“To Reclaim Men from This Fallen State”

Joseph F. McConkie, Robert L. Millet

This is what we call the fall of man. Adam, and thus all of us as his children, were freed from whatever “original guilt” might once have been as a result of Adam’s transgression (see Moses 6:53-54). But what of our own fall?

Gerald N. Lund has written:

“If we know good from evil and then sin (which, according to Paul, all men do), then we must talk about a second fall. This is not the fall of Adam. This is one’s own personal fall.

This fall, which our own, not Adam’s, transgression brings about, requires redemption as surely as mankind needed redemption from the consequences of Adam’s fall.

We’ll term this the ’fall of me.’ … Now, since we have no one to blame for this except ourselves, our redemption becomes conditional upon our actions. This is what Lehi meant [2 Nephi 2:7] when he said that the sacrifice that the Messiah offered to satisfy the ends of the law is viable only for those with a broken heart and a contrite spirit.” (Jesus Christ, Key to the Plan of Salvation, p. 95.)

“This Fallen State, Which Man Had Brought Upon Himself”

Adam brought the fallen condition, mortality, through partaking of the forbidden fruit. All men and women are subject to this condition. All. Jehovah spoke to Adam: “Inasmuch as thy children are conceived in sin, even so when they begin to grow up, sin conceiveth in their hearts, and they taste the bitter, that they may know to prize the good” (Moses 6:55).

Robert L. Millet has written: “No, of course we do not believe, with Calvin, in the moral depravity of men and women. No, we do not believe, with Luther, that man, because of his carnality and depravity, does not, even have the power to choose good over evil. And we do not believe that children are born in sin, that they inherit the so-called sin of Adam either through sexual union or by birth.

Rather, children are conceived in sin: meaning first, that they are conceived into a world of sin, and second, that conception is the vehicle by which the effects of the Fall (not the original transgression, which God has forgiven) are transmitted to Adam’s posterity. To say that we are not punished for the transgression is not to say that we are not subject to and affected by it… . Adam’s fallen nature is passed on to his children and thereby from generation to generation.
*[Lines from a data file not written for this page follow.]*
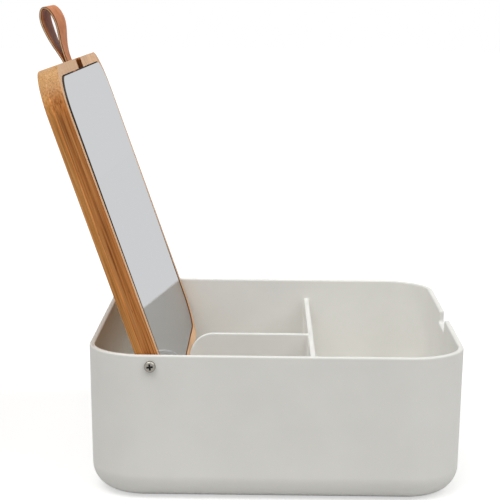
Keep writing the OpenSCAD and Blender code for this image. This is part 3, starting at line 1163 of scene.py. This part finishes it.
pair_tree, given, result = new_tree(
    "Same piece on both sides",
    [("Piece", "Object"), ("Seat", "Float"), ("Axis", "Vector"), ("Material", "Material")],
)
info = add(pair_tree, "GeometryNodeObjectInfo", {"Object": given["Piece"]})
sides = []
for sign in (-1, 1):
    reach = add(pair_tree, "ShaderNodeMath", {0: given["Seat"], 1: sign}, operation="MULTIPLY")
    offset = add(pair_tree, "ShaderNodeCombineXYZ", {"X": reach.outputs[0]})
    place = add(pair_tree, "ShaderNodeVectorMath", {0: given["Axis"], 1: offset.outputs[0]})
    point = add(pair_tree, "GeometryNodePoints", {"Count": 1, "Position": place.outputs[0]})
    onto = add(
        pair_tree,
        "GeometryNodeInstanceOnPoints",
        {
            "Points": point.outputs[0],
            "Instance": info.outputs["Geometry"],
            "Rotation": (0, sign * math.pi / 2, 0),
        },
    )
    sides.append(onto.outputs[0])
both = add(pair_tree, "GeometryNodeJoinGeometry")
for side in sides:
    pair_tree.links.new(side, both.inputs[0])
real = add(pair_tree, "GeometryNodeRealizeInstances", {"Geometry": both.outputs[0]})
finished = add(
    pair_tree,
    "GeometryNodeSetMaterial",
    {"Geometry": real.outputs["Geometry"], "Material": given["Material"]},
)
pair_tree.links.new(finished.outputs["Geometry"], result["Geometry"])


def pair(source, seat, material):
    """A bmesh of one piece on the pivot axis at each side, its own +Z pointing out."""
    mesh = run_tree(
        "Pair",
        pair_tree,
        {"Piece": source, "Seat": seat, "Axis": tuple(pivot), "Material": material},
    )
    bpy.data.objects.remove(source)
    solid = bmesh.new()
    solid.from_mesh(mesh)
    return solid


nickel = nickel_plate("nickel plated steel", "#98948C")
# Nickel painted dark, standing for the shade inside the cross recess
cross_shade_nickel = nickel_plate("nickel with painted shade in the cross", "#2C2A28")
# The cross is painted dark, as shade: its walls, and what lies well below the crown
cross_reach = cross_l * cross_mouth / 2
crown_sag = 0.12 * MM
below_crown = 0.5 * MM
beyond_floor = 0.2 * MM
screws = pair(pan_screw(), screw_seat - head_h, nickel)
for face in screws.faces:
    middle = face.calc_center_median()
    off_axis = math.hypot(middle.y - pivot.y, middle.z - pivot.z)
    sunk = screw_seat - crown_sag - abs(middle.x)
    outwards = face.normal.x * middle.x > 0.97 * abs(middle.x)
    in_cross = off_axis < cross_reach and 0 < sunk < cross_deep + beyond_floor
    face.material_index = 1 if in_cross and (not outwards or sunk > below_crown) else 0
new_piece(
    "pivot_screw_pair",
    screws,
    [nickel, cross_shade_nickel],
    "lid",
    "screw_steel",
    "pivot_screws",
)
give_material("strap_screws", nickel)

# Washers. Two rings of natural nylon, moulded, on the pivot screws in the gap between
# the lid and the wall, where they keep the bamboo off the plastic as the lid turns.


def moulded_nylon():
    """Natural nylon, moulded: milky, a little shiny."""
    milk_size = 2 * MM
    material, tree, output = new_material("moulded nylon")
    place = add(tree, "ShaderNodeTexCoord").outputs["Object"]
    milk = add(tree, "ShaderNodeTexNoise", {"Vector": place, "Scale": 1 / milk_size})
    colour = add(
        tree,
        "ShaderNodeValToRGB",
        {"Fac": milk.outputs["Fac"]},
        stops=[(0.35, linear("#DAD7CC")), (0.65, linear("#E6E3DA"))],
    )
    shader = add(
        tree,
        "ShaderNodeBsdfPrincipled",
        {"Base Color": colour.outputs["Color"], "Roughness": 0.4, "IOR": 1.53},
    )
    tree.links.new(shader.outputs["BSDF"], output.inputs["Surface"])
    return material


give_material("pivot_washers", moulded_nylon())

# Floor. A sheet of matt white board under the box, wide enough to fill the view. The
# camera and the mirror see it as white, and it still takes the box's shadow.
floor_size = 12.0
camera_lift = 0.56
mirror_lift = 0.4


def pale_floor():
    """Matt white board. What the camera and mirrors see of it is lifted to white."""
    material, tree, output = new_material("matt white board")
    rays = add(tree, "ShaderNodeLightPath").outputs
    mirrored = add(
        tree,
        "ShaderNodeMath",
        {0: rays["Is Glossy Ray"], 1: rays["Is Transmission Ray"]},
        operation="MAXIMUM",
    )
    lift = add(
        tree, "ShaderNodeMath", {0: mirrored.outputs[0], 1: mirror_lift}, operation="MULTIPLY"
    )
    lift = add(
        tree,
        "ShaderNodeMath",
        {0: rays["Is Camera Ray"], 1: camera_lift, 2: lift.outputs[0]},
        operation="MULTIPLY_ADD",
    )
    matt = add(tree, "ShaderNodeBsdfDiffuse", {"Color": linear("#CBCBCA")})
    glow = add(
        tree, "ShaderNodeEmission", {"Color": (1, 1, 1, 1), "Strength": lift.outputs[0]}
    )
    both = add(tree, "ShaderNodeAddShader", {0: matt.outputs[0], 1: glow.outputs[0]})
    tree.links.new(both.outputs[0], output.inputs["Surface"])
    return material


floor_mesh = bpy.data.meshes.new("floor")
half = floor_size / 2
floor_mesh.from_pydata(
    [(-half, -half, 0), (half, -half, 0), (half, half, 0), (-half, half, 0)], [], [(0, 1, 2, 3)]
)
floor_mesh.materials.append(pale_floor())
floor = bpy.data.objects.new("floor", floor_mesh)
bpy.context.scene.collection.objects.link(floor)

# Studio. A white surround that the camera, metal and glass see at full strength, while it
# lights the box more weakly, and two soft lights above the camera's side of the box, one
# over its rear and one over its front.
ambient = 0.26
soft_angle = math.radians(45)
surround = bpy.data.worlds.new("white surround")
bpy.context.scene.world = surround
surround.use_nodes = True
air = surround.node_tree
air.nodes.clear()
rays = add(air, "ShaderNodeLightPath").outputs
seen = add(
    air, "ShaderNodeMath", {0: rays["Is Camera Ray"], 1: rays["Is Glossy Ray"]}, operation="ADD"
)
seen = add(
    air,
    "ShaderNodeMath",
    {0: seen.outputs[0], 1: rays["Is Transmission Ray"]},
    operation="MAXIMUM",
)
strength = add(
    air, "ShaderNodeMapRange", {"Value": seen.outputs[0], "To Min": ambient, "To Max": 1.0}
)
backdrop = add(
    air,
    "ShaderNodeBackground",
    {"Color": (1, 1, 1, 1), "Strength": strength.outputs["Result"]},
)
world_output = add(air, "ShaderNodeOutputWorld")
air.links.new(backdrop.outputs[0], world_output.inputs["Surface"])

# Each light's name, the direction that it shines in, and how strongly it lights white
for name, direction, level in (
    ("softbox, over the rear", (0.32, -0.32, -1), 0.5),
    ("softbox, over the front", (0.32, 0.6, -0.8), 0.36),
):
    light = bpy.data.lights.new(name, "SUN")
    light.energy = level * math.pi
    light.angle = soft_angle
    lamp = bpy.data.objects.new(name, light)
    bpy.context.scene.collection.objects.link(lamp)
    lamp.rotation_mode = "QUATERNION"
    lamp.rotation_quaternion = Vector(direction).to_track_quat("-Z", "Y")

# Camera. A long lens, nearly a metre from the box's side, as the photograph was taken: a
# little above the open lid's top, looking down, and rolled by half a degree.
camera_data = bpy.data.cameras.new("camera")
camera_data.lens = 112.26
camera_data.sensor_width = 36
camera_data.clip_start = 0.02
camera_place = Vector((-894.54, 5.73, 265.3)) * MM
pitch, yaw, roll = math.radians(-9.47), math.radians(0.62), math.radians(0.48)
forward = Vector(
    (math.cos(pitch) * math.cos(yaw), math.cos(pitch) * math.sin(yaw), math.sin(pitch))
)
level_right = forward.cross(Vector((0, 0, 1))).normalized()
right = Matrix.Rotation(-roll, 3, forward) @ level_right
up = right.cross(forward)
camera = bpy.data.objects.new("camera", camera_data)
bpy.context.scene.collection.objects.link(camera)
camera.matrix_world = Matrix.Translation(camera_place) @ Matrix(
    (right, up, -forward)
).transposed().to_4x4()
bpy.context.scene.camera = camera
bpy.context.scene.view_settings.view_transform = "Standard"
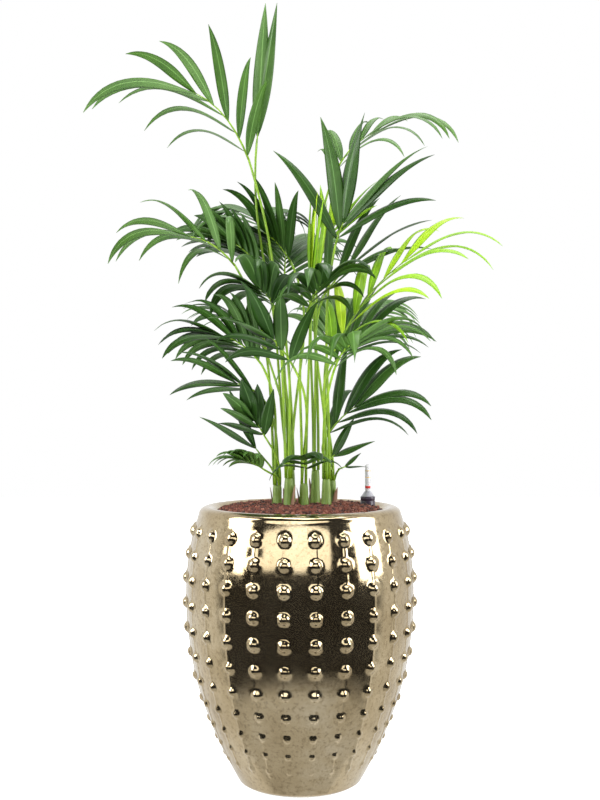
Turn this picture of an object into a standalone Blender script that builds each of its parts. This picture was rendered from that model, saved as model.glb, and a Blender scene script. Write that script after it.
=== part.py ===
"""Kentia palm in a studded, glazed planter, with clay granulate and a water gauge.

Metres, +Z up, +Y to the back. The planter stands on z = 0, on the Z axis.
"""

import math
import random
from collections import namedtuple

import bmesh
import bpy
from mathutils import Matrix, Quaternion, Vector
from mathutils.bvhtree import BVHTree

UP = Vector((0.0, 0.0, 1.0))
GAP = 0.0003

# Planter
FOOT_RADIUS = 0.108
BELLY_RADIUS = 0.203
BELLY_HEIGHT = 0.340
BELLY_SWELL = 2.11
SHOULDER_DROP = 0.024
SHOULDER_RISE = 0.145
RIM_HEIGHT = 0.478
RIM_CROWN = 0.012
OPENING_RADIUS = 0.149
WALL = 0.016
FLOOR = 0.022
THROAT_HEIGHT = 0.452
PLANTER_SIDES = 48

# Studs on the planter
STUD_COLUMNS = 24
STUD_ROWS = 11
ROUND_STUD_ROWS = 7
TOP_ROW_HEIGHT = 0.449
ROW_PITCH = 0.219
STUD_RADIUS = 0.0105
STUD_PROUD = 0.0080
SMALL_STUD_RADIUS = 0.0048
SMALL_STUD_PROUD = 0.0028
STUD_SUNK = 0.0040

# Clay granulate
GRANULATE_TOP = 0.4905
PLATEAU_RADIUS = 0.085
GRANULATE_SHOULDER = (0.122, 0.4875)
GRANULATE_EDGE = 0.4810

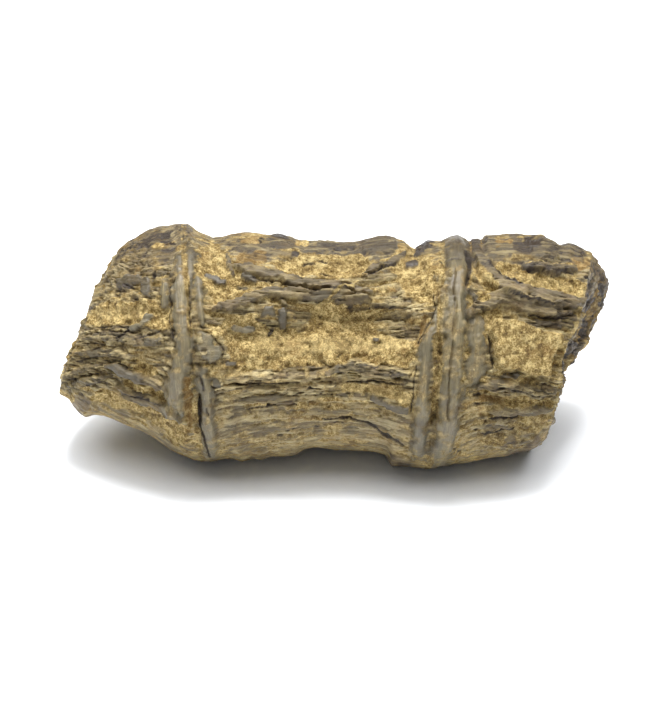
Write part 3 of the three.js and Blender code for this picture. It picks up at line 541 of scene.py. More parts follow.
# On the back, which the picture doesn't show: the same kinds of struts and hollows. Here a path's
# second number is the way round the body in mm, 0 at the back, above it towards the crown.
backForms = [
    ("mixed", 9.0, 0.0, [(-45, 0), (-28, 0)]),
    ("mixed", 5.0, 0.2, [(-22, -16), (40, -16)]),
    ("sand", 2.2, -1.0, [(-40, 6), (-31, 7)]),
    ("sand", 1.8, -0.9, [(-40, -4), (-31, -6)]),
    ("sand", 3.2, -1.6, [(-15, 8), (0, 7.8), (12, 8.5)]),
    ("sand", 3.4, -1.7, [(-15, -3.4), (0, -3.2), (12, -4.4)]),
    ("sand", 2.1, -1.1, [(27, 7.5), (43, 6.8)]),
    ("sand", 2.1, -1.0, [(26, -4.6), (41, -3.8)]),
    ("strut", 1.4, 0.6, [(-40, 11), (-34, 13), (-29, 15)]),
    ("sand", 2.2, -0.7, [(-37, 18), (-31, 19.5)]),
    ("strut", 1.5, 0.8, [(-38, 22), (-33, 23), (-29, 24.5)]),
    ("sand", 2.8, -1.0, [(-16, 19.5), (0, 18.6), (11, 19.5)]),
    ("chip", 1.0, 0.6, [(-10, 19.4), (-8.6, 18.8)]),
    ("strut", 1.6, 1.0, [(-21, 25), (-9, 23.4), (4, 23.2), (16, 25.2)]),
    ("crack", 0.3, -0.6, [(-16, 22.4), (-6, 21.4), (5, 21.6)]),
    ("sand", 2.2, -0.7, [(-15, 28.5), (-2, 27.6), (10, 28.4)]),
    ("sand", 2.2, -0.9, [(27, 18.6), (35, 18), (43, 17.6)]),
    ("strut", 1.5, 0.9, [(25, 24), (34, 22.6), (43, 22)]),
    ("crack", 0.3, -0.5, [(28, 21.6), (35, 20.6), (42, 20)]),
    ("chip", 1.1, 0.6, [(31, 27), (33.5, 27.6)]),
    ("sand", 2.6, -0.8, [(-15, -17), (0, -15.8), (12, -17)]),
    ("strut", 1.5, 0.8, [(-20, -21.5), (-6, -20), (6, -20.2), (15, -21.8)]),
    ("strut", 1.4, 0.7, [(25, -18), (33, -16.5), (39, -16)]),
    ("strut", 1.6, 1.0, [(-44, 1), (-38, 1), (-30, 0)]),
    ("strut", 1.4, 0.9, [(-43, -6), (-36, -9), (-29, -12)]),
    ("strut", 1.6, 1.1, [(-22, 15), (-10, 12.8), (4, 12.5), (18, 15.5)]),
    ("strut", 1.0, 0.5, [(-21, 11.8), (-9, 11.2), (3, 11), (14, 12.4)]),
    ("strut", 1.8, 1.2, [(-22, 1.5), (-8, 3.5), (6, 2.6), (16, 1)]),
    ("crack", 0.3, -0.6, [(-18, 3.6), (-8, 4.6), (3, 4.2)]),
    ("crack", 0.3, -0.6, [(-12, 1.6), (2, 1.6), (11, 0.4)]),
    ("strut", 1.7, 1.0, [(-21, -12), (-8, -9.4), (6, -9.6), (15, -12.5)]),
    ("crack", 0.3, -0.5, [(-17, -9.6), (-6, -8), (6, -8.2)]),
    ("strut", 1.4, 1.0, [(25, 14), (33, 12), (44, 11)]),
    ("strut", 1.6, 1.0, [(24, 1), (33, 2), (44, 2.5)]),
    ("dark", 0.8, 0.3, [(38, 2.6), (46, 2.8)]),
    ("strut", 1.4, 0.9, [(24, -11), (32, -9), (39, -9.5)]),
    ("chip", 1.1, 0.7, [(-6, 9), (-4, 8.4)]),
    ("chip", 0.9, 0.6, [(9, -3), (10.5, -3.6)]),
    ("chip", 1.0, 0.6, [(-36, 6.5), (-34.5, 6)]),
    ("crack", 0.3, -0.5, [(-3, -5.5), (1, -4.6), (4, -5)]),
    ("crack", 0.3, -0.5, [(30, 8), (34, 7.4), (38, 7.8)]),
]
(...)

Thus sin is implanted in man’s nature at conception, just as death is implanted at the same time. Both of these- death and sin- are present only in seed form at conception, and therefore a child is neither dead nor sinful when born.

Death and sin do, however, come to pass as a result of man’s nature as he grows up. Sin comes naturally, just as does death.” (Life in Christ, pp. 24-25.)